▸ EXERCISE TASK
Check every line of the entries below for the word "each", and copy the ones that have it.

- - - - - - -

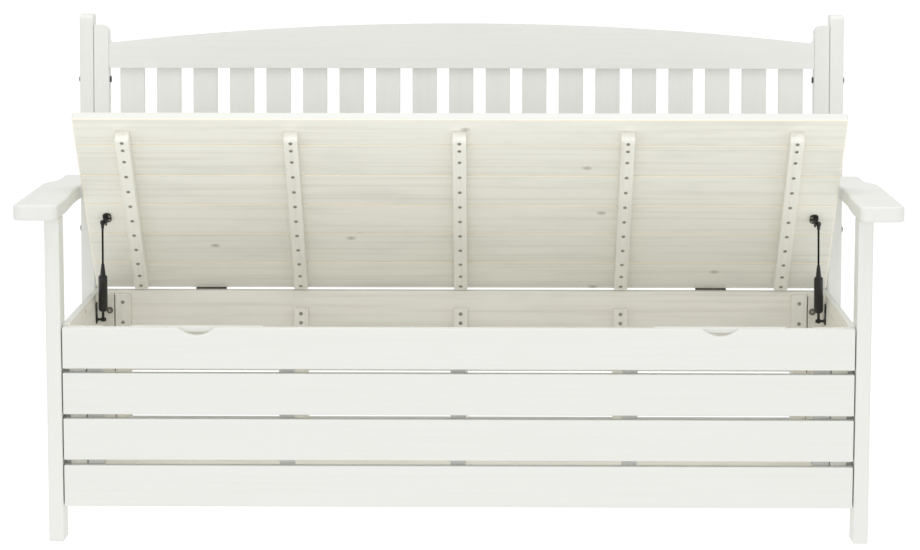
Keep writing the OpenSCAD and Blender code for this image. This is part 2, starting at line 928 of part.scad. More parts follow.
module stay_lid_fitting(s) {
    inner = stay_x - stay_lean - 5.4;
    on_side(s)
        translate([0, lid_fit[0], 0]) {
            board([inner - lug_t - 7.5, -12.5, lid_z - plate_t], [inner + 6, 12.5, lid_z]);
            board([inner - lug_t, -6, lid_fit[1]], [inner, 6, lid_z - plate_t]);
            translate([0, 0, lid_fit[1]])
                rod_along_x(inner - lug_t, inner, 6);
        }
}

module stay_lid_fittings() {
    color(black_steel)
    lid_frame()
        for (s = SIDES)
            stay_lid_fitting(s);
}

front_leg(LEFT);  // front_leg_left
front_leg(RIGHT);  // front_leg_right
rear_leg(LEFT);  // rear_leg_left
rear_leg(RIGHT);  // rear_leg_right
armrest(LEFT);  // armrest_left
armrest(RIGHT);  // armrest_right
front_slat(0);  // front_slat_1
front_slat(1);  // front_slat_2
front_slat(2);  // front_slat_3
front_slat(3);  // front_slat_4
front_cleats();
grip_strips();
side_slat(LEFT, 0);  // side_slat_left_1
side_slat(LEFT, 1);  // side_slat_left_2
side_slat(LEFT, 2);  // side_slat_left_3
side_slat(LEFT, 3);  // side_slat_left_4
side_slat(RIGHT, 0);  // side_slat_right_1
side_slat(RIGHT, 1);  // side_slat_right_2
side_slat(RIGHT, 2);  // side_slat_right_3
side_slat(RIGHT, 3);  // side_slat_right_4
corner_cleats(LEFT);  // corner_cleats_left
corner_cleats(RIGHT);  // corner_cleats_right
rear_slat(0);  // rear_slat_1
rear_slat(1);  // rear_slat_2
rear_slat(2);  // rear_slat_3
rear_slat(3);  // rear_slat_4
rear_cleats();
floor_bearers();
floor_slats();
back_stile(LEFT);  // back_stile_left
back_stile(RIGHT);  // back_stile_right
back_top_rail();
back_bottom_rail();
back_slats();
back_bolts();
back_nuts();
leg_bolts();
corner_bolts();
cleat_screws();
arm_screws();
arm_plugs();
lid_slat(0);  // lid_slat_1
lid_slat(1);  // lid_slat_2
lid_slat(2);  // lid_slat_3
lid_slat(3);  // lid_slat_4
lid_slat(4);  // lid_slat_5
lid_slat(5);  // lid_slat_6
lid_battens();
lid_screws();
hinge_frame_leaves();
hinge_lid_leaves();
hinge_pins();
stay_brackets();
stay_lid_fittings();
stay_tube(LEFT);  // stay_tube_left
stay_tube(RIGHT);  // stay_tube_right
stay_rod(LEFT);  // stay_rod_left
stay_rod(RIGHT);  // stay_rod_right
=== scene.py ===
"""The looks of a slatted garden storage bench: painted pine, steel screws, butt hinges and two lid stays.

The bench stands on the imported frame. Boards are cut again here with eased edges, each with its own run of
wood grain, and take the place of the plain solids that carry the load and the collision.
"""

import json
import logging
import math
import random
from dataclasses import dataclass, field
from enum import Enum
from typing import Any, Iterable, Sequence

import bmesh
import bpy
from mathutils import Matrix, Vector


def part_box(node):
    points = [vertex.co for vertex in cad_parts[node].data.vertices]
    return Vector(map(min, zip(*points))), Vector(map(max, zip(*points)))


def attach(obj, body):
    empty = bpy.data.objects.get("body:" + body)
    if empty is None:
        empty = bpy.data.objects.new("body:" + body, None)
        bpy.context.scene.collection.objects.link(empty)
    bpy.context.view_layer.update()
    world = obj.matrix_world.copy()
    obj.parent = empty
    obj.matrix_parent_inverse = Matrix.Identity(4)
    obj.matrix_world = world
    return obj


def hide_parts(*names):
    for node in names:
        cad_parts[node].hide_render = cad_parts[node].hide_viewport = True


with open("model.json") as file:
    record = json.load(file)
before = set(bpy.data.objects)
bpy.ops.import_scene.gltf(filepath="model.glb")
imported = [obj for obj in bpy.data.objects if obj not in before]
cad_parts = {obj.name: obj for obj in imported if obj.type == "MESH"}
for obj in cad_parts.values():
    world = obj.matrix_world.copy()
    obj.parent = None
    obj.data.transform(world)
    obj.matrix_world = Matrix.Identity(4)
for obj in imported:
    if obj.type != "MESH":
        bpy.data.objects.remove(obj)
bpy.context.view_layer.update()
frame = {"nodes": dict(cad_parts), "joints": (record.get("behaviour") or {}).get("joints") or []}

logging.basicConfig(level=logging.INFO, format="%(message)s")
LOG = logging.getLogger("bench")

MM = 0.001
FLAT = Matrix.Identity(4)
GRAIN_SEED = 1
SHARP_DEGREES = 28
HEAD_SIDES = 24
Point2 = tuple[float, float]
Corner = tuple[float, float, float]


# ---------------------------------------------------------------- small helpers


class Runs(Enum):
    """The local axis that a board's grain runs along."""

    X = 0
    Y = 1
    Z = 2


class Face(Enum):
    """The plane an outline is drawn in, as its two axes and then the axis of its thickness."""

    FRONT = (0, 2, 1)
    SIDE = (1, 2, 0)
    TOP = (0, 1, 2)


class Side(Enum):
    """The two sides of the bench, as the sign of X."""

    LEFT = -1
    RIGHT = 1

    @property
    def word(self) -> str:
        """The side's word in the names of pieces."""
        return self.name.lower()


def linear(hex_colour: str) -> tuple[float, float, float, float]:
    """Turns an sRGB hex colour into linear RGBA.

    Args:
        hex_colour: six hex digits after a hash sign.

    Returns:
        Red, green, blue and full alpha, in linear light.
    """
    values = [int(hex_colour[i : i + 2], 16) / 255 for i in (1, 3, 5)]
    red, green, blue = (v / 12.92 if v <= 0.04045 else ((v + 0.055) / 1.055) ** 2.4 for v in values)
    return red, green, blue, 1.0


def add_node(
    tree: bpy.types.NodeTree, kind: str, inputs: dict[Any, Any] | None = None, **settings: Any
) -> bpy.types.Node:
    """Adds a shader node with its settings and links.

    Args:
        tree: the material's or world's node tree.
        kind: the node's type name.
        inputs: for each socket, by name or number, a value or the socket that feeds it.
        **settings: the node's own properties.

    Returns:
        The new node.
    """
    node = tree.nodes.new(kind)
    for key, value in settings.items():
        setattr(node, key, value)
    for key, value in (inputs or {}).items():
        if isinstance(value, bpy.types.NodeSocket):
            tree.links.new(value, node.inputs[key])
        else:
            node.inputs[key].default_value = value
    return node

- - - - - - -

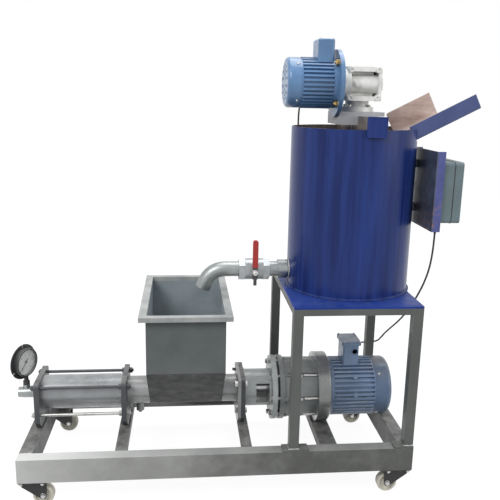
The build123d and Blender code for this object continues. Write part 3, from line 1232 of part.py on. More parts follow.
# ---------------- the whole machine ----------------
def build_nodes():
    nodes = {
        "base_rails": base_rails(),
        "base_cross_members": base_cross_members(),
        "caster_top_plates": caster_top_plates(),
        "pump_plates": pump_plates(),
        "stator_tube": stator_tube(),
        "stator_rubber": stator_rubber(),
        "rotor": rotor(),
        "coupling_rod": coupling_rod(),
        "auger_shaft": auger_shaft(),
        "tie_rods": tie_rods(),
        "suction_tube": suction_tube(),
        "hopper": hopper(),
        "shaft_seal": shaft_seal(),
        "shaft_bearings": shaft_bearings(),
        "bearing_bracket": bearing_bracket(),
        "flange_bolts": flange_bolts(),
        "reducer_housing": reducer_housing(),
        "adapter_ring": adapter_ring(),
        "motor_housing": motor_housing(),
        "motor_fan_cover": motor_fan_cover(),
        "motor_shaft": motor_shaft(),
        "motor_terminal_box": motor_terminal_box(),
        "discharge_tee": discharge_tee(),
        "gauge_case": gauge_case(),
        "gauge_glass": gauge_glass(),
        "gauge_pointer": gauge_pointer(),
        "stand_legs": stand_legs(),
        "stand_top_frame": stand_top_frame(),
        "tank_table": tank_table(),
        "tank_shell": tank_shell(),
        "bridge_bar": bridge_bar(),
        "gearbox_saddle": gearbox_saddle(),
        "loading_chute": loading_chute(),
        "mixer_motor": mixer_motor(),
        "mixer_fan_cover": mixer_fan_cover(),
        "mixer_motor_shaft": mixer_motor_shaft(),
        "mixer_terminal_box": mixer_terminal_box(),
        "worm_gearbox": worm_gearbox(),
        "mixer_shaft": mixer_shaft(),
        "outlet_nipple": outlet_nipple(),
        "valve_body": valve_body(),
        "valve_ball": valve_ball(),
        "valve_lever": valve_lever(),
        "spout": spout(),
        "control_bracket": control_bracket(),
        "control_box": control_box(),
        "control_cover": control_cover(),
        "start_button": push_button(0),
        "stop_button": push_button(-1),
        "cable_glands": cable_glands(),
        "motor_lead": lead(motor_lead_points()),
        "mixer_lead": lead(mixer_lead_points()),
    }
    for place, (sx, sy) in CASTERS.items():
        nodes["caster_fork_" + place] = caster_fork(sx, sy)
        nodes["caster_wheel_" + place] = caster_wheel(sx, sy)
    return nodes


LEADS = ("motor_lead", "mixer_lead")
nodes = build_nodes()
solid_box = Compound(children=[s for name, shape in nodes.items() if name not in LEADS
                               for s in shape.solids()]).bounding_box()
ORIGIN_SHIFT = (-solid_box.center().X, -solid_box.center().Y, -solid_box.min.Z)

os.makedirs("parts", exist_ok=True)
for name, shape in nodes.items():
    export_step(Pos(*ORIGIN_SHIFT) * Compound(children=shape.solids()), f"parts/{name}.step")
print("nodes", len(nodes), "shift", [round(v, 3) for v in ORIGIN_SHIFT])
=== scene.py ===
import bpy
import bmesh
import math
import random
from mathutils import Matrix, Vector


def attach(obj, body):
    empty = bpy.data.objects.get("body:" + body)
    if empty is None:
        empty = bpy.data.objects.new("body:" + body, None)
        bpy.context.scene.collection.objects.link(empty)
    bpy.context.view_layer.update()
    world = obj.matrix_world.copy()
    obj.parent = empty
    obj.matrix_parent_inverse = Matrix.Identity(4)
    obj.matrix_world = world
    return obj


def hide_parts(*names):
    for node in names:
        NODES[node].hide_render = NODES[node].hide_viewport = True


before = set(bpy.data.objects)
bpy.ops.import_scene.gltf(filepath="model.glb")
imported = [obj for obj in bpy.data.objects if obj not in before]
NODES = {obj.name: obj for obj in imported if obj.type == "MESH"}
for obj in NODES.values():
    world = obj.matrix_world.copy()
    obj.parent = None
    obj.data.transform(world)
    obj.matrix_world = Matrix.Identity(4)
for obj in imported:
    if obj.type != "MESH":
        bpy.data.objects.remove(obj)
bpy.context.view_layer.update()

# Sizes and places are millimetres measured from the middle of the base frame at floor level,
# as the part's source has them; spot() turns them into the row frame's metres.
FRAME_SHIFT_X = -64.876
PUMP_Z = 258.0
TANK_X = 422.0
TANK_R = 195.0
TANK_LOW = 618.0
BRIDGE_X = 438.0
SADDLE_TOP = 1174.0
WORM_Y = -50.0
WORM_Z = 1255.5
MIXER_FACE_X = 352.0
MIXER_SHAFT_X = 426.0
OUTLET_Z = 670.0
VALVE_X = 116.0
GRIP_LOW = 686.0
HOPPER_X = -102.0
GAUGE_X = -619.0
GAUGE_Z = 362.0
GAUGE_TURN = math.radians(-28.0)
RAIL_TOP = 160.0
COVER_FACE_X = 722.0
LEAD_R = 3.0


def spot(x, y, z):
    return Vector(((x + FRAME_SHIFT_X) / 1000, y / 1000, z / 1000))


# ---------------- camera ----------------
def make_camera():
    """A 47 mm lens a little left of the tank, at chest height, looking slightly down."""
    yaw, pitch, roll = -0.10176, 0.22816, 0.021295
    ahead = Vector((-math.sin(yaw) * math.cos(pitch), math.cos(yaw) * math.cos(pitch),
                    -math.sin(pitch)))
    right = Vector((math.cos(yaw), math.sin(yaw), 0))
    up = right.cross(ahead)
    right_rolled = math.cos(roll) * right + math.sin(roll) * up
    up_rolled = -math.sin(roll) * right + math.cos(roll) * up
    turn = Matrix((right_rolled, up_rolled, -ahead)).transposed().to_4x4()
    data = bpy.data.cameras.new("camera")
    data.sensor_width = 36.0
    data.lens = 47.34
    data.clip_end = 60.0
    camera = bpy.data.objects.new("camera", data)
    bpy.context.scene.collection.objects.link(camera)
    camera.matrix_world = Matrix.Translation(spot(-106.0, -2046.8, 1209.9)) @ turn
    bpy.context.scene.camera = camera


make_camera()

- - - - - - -

▸ CORRECT OUTPUT
The bench stands on the imported frame. Boards are cut again here with eased edges, each with its own run of
        inputs: for each socket, by name or number, a value or the socket that feeds it.